What Sargent unit do you have ?


----------



## cabby (May 14, 2005)

He may not know how to tell, can you explain what to look at.keep it simple.

cabby


----------



## philoaks (Sep 2, 2008)

On my 2013 Autotrail the fridge fuse is located in the supplementary fuse box which is mounted in the floor just behind the drivers seat.
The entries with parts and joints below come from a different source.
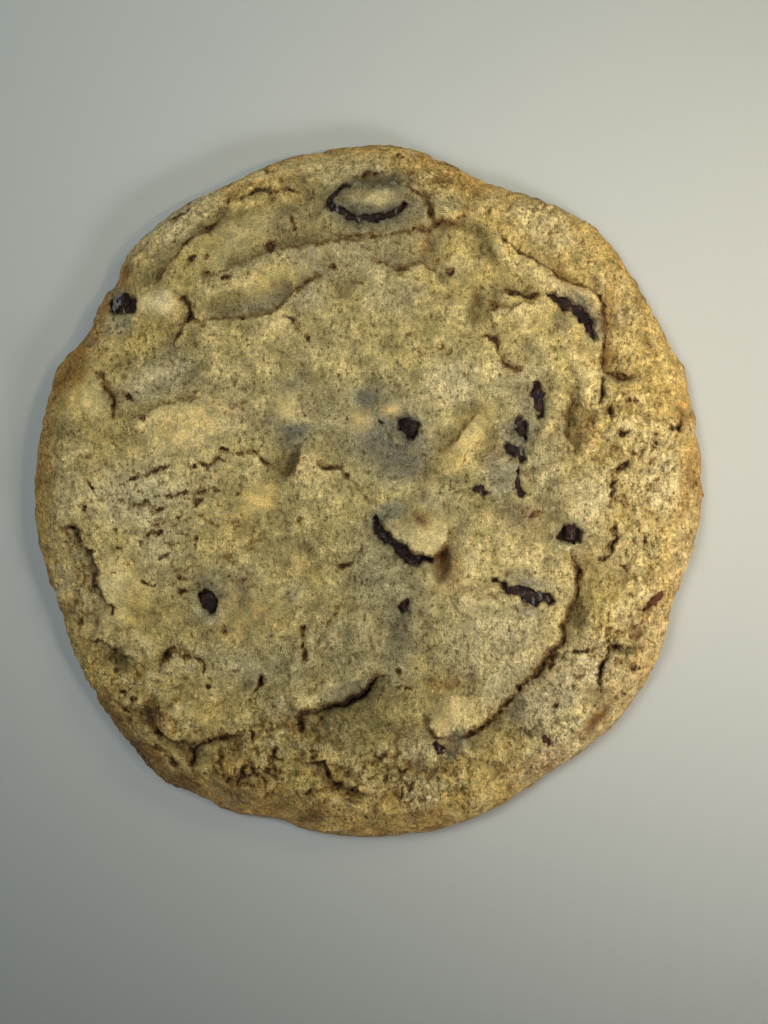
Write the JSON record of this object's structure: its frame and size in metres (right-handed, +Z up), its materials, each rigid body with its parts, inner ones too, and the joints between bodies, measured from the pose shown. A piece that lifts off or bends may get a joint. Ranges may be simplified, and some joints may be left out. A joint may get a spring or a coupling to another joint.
{
  "type": "chocolate chip cookie",
  "caption": "Large round baked cookie with a folded, cracked, domed top, a flat base and softened chocolate chips showing through windows in the dough.",
  "frame": {"origin": "middle of the flat base, on the surface that the cookie lies on", "axes": "+Z up through the domed top, +X to the right and +Y to the top of the cookie as seen from above"},
  "size_m": [0.0968, 0.1004, 0.0141],
  "materials": {
    "baked_dough": "dry matte baked crumb, pale gold with toasted and greyed patches",
    "chocolate": "dark chocolate, softly satin where it melted and set"
  },
  "bodies": {
    "root": {"dough": "baked_dough", "chip_top": "chocolate", "chip_left_rim": "chocolate", "chip_under_lid": "chocolate", "chip_tall_slot": "chocolate", "chip_leaf": "chocolate", "chip_film_upper": "chocolate", "chip_film_lower": "chocolate", "chip_film_right": "chocolate", "chip_centre": "chocolate", "chip_under_knob": "chocolate", "chip_small_low": "chocolate", "chip_long_slot": "chocolate", "chip_right": "chocolate", "chip_left": "chocolate", "chip_under_nose": "chocolate", "chip_in_crevice": "chocolate", "chip_lower_rim": "chocolate", "chip_right_rim": "chocolate"}
  },
  "joints": []
}
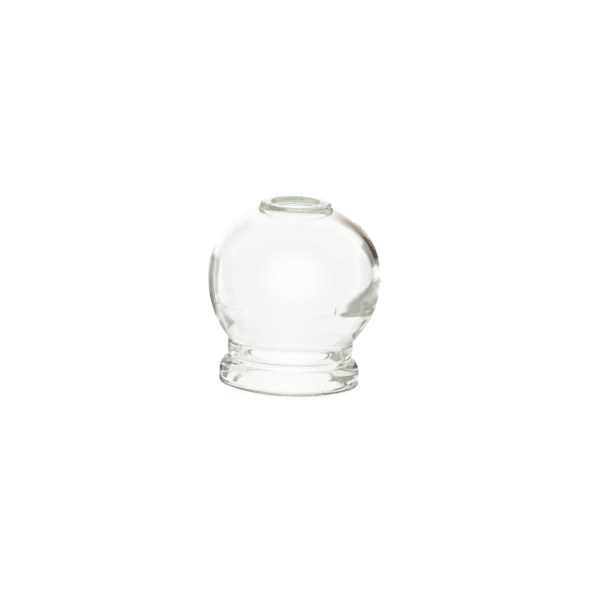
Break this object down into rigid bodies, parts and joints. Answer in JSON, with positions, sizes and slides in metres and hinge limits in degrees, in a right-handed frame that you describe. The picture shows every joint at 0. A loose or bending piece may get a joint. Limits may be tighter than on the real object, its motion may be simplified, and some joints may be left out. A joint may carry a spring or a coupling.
{
  "type": "glass fire cupping cup",
  "caption": "Clear pressed-glass fire cupping cup: a round bulb on a short neck with a thick rolled lip at the mouth, and a raised foot ring on the crown.",
  "frame": {"origin": "centre of the mouth, at the height where the lip rests", "axes": "+Z along the cup's own axis, from the mouth up to the foot ring on the crown; X and Y are equivalent"},
  "size_m": [0.0752, 0.0752, 0.08],
  "materials": {
    "clear_glass": "clear soda-lime glass, fire-polished, with a faint green cast"
  },
  "bodies": {
    "root": {"glass_cup": "clear_glass"}
  },
  "joints": []
}
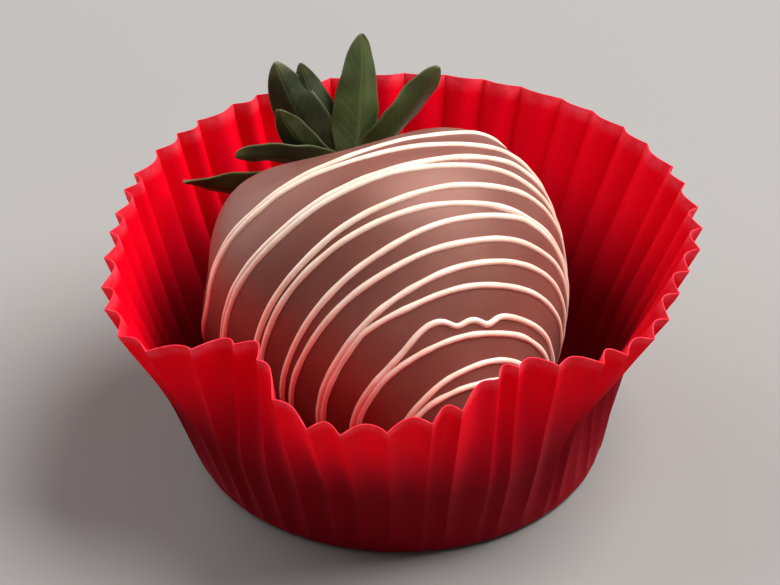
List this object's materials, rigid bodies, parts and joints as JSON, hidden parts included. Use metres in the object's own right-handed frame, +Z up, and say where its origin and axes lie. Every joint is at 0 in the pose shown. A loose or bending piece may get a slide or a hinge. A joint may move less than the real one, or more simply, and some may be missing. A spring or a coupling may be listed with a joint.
{
  "type": "chocolate coated strawberry",
  "caption": "Strawberry dipped in chocolate with thin white chocolate lines across it, lying on its side in a pleated red paper case.",
  "frame": {"origin": "centre of the paper case's flat base, on the surface that it stands on", "axes": "+Z up; the tip of the berry points to -Y and its leaves to +Y; +X to the right, seen from the tip"},
  "size_m": [0.0775, 0.0746, 0.0451],
  "materials": {
    "red_paper": "matt greaseproof paper, slightly translucent",
    "milk_chocolate": "satin, set chocolate",
    "white_chocolate": "satin, set white chocolate",
    "leaf_green": "soft leaf with fine hairs"
  },
  "bodies": {
    "root": {"paper_case": "red_paper", "coated_berry": "milk_chocolate", "calyx": "leaf_green"}
  },
  "joints": []
}
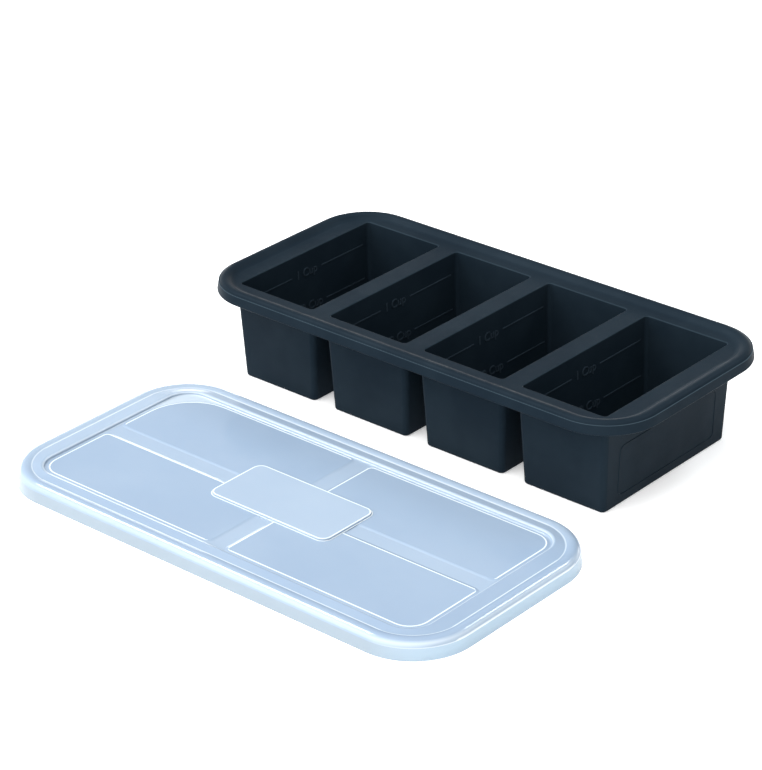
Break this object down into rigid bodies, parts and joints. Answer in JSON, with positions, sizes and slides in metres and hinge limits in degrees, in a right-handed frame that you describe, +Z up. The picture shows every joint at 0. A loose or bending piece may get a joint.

I suspect you may have spotted it if it's in the same location on your van but if nothing else it has bumped your post and someone else may see it.


----------



## dghr272 (Jun 14, 2012)

cabby said:


> He may not know how to tell, can you explain what to look at.keep it simple.
> 
> cabby


It is the PSU in the PSU cupboard mentioned by OP, that's as simple as it gets cabby.

My PSU in a 2007 Arapaho is an EC325, fuse 3 is the permanent supply for the fridge, see attachment.

If you don't have an EC325 visit the Sargent site for your PSU.

http://sargentshop.co.uk/Technical-Data/Self-Help/EC225-/-EC325-Power-Control-System

Terry


----------



## dghr272 (Jun 14, 2012)

EC325, fuse layout in attachment below.

Terry

Just checked, if you have an EC225 PSU its still fuse 3.


----------



## nidge1 (Jul 26, 2009)

Holiday said:


> Can anyone tell me where I can find a fuse that feeds *permanent* 12v to fridge (and PSU cupboard light and reversing camera control box) on Autotrail Apache 600SE (2006) on Fiat Ducato ? It's driving me mad - you might save my sanity.


Give Sargents a ring.... They are very helpful and their customer service is excellent.

Nidge


----------



## VenturerDave (Oct 2, 2009)

i'll second the comment about Sargents, very very helpful.


----------



## Holiday (May 29, 2016)

It is a PSU2005. Just had a call back from Sargent. They say 5 amp fuse is 'hidden away' behind control panel above door. I will look as soon as I get home. Thanks to all who tried to help.


----------



## Pudsey_Bear (Sep 25, 2008)

Hi and Welcome to MHF  

Thanks for reporting back, so many nip in ask a question and then disappear.


----------



## Holiday (May 29, 2016)

Fuse found, replaced and 12V permanent feed up and running.


----------